En France, il y a eu les assemblées des assemblées. Y a-t-il des Commercy en Algérie ?
Pas encore à ma connaissance. Je pense que cela a été en partie parasité par l’attentisme suscité par ces forums de la société civile, et aujourd’hui, par ces opérations politiciennes du type « pôle démocratique ». Des personnes ont appelé à l’auto-organisation, mais il ne s’agit pas d’être incantatoire : ce n’est pas parce qu’on appelle à quelque chose que cela se fait. Donc il n’y a pas l’équivalent d’un Commercy, pas plus qu’il n’existe de mouvement libertaire ou autonome en Algérie. Des individus essayent de faire des choses à leur échelle, d’impulser des dynamiques, de relayer des initiatives, le but étant maintenant de franchir un cap pour peser sur la situation et s’appuyer sur ce que le mouvement fait de meilleur.

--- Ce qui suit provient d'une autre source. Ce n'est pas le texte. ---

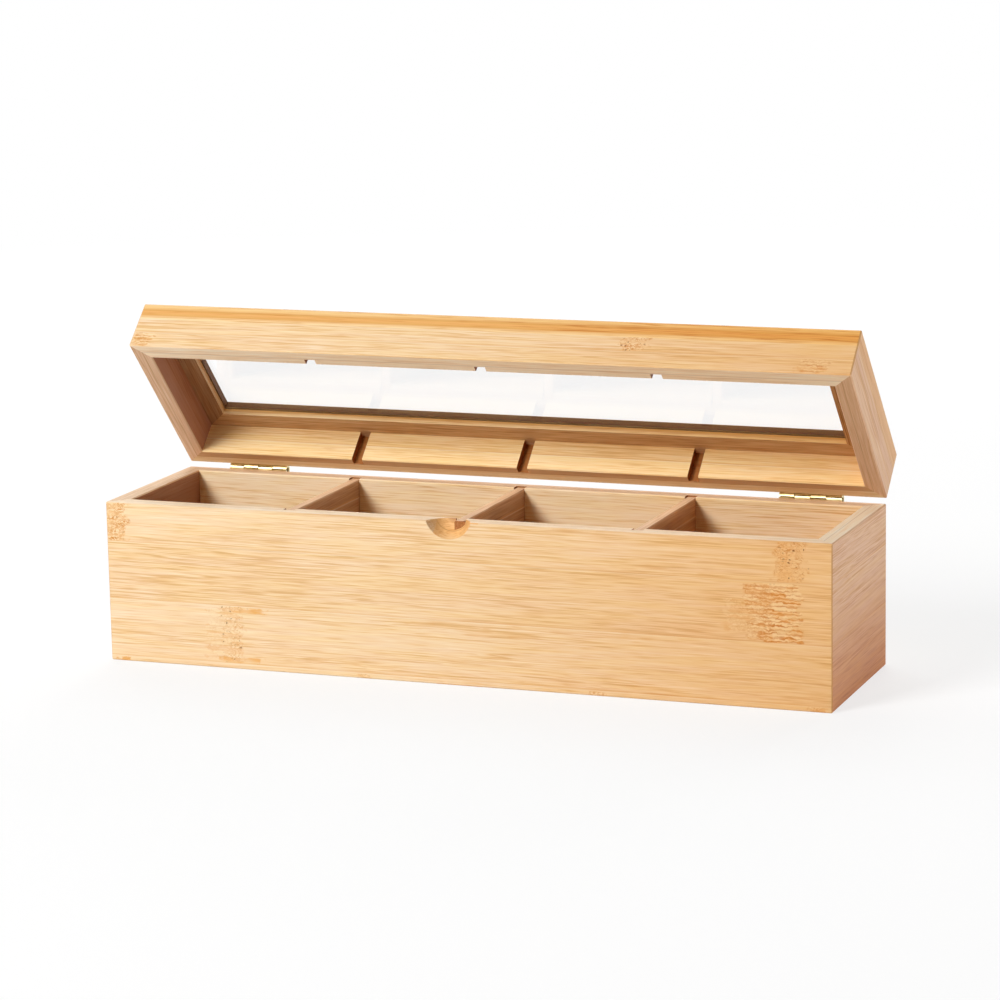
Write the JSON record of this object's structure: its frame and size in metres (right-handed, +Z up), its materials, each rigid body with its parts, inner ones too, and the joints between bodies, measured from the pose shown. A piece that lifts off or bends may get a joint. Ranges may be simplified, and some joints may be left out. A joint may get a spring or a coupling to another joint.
{
  "type": "tea bag organizer box",
  "caption": "Long bamboo tea box with open compartments, a finger scoop in the front rim and a hinged lid with a glass window.",
  "frame": {"origin": "middle of the flat underside", "axes": "+X to the right along the length, +Y to the back, where the hinges are, +Z up"},
  "size_m": [0.34, 0.1075, 0.157],
  "materials": {
    "bamboo_board": "satin clear lacquer over laminated bamboo strips",
    "bamboo_frame": "satin clear lacquer, darker carbonised bamboo strip",
    "bamboo_inner": "sanded bamboo, thin matt lacquer",
    "window_glass": "clear float glass",
    "hinge_brass": "brass plated, lightly worn",
    "screw_brass": "brass plated, lightly worn"
  },
  "bodies": {
    "base": {"base_front_board": "bamboo_board", "base_back_board": "bamboo_board", "base_left_board": "bamboo_board", "base_right_board": "bamboo_board", "base_panel": "bamboo_inner", "divider_left": "bamboo_inner", "divider_middle": "bamboo_inner", "divider_right": "bamboo_inner", "hinge_left_base_leaf": "hinge_brass", "hinge_left_pin": "hinge_brass", "hinge_left_base_screws": "screw_brass", "hinge_right_base_leaf": "hinge_brass", "hinge_right_pin": "hinge_brass", "hinge_right_base_screws": "screw_brass"},
    "lid": {"lid_front_board": "bamboo_board", "lid_back_board": "bamboo_board", "lid_left_board": "bamboo_board", "lid_right_board": "bamboo_board", "frame_front_rail": "bamboo_frame", "frame_back_rail": "bamboo_frame", "frame_left_rail": "bamboo_frame", "frame_right_rail": "bamboo_frame", "window_glass": "window_glass", "hinge_left_lid_leaf": "hinge_brass", "hinge_left_lid_screws": "screw_brass", "hinge_right_lid_leaf": "hinge_brass", "hinge_right_lid_screws": "screw_brass"}
  },
  "joints": [
    {"name": "lid_hinge", "type": "hinge", "parent": "base", "child": "lid", "pos_m": [0, 0.047, 0.07365], "axis": [-1, 0, 0], "range_deg": [-47, 133]}
  ]
}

L’isolement et de la répression qui ont été ceux des militants la gauche de la gauche en Algérie depuis des décennies pèsent énormément. La gauche algérienne a surtout une culture léniniste et nationaliste. Cela a des incidences sur la manière d’analyser la situation et d’intervenir concrètement. Un travail critique doit être fait sur le plan théorique et pratique. Mais pour la majorité de la population laborieuse, il n’y a aucune illusion à se faire sur cette classe politique, y compris de gauche. L’auto-organisation à la base, sur les lieux de travail, de formation et de vie, constitue la clef de la suite du mouvement.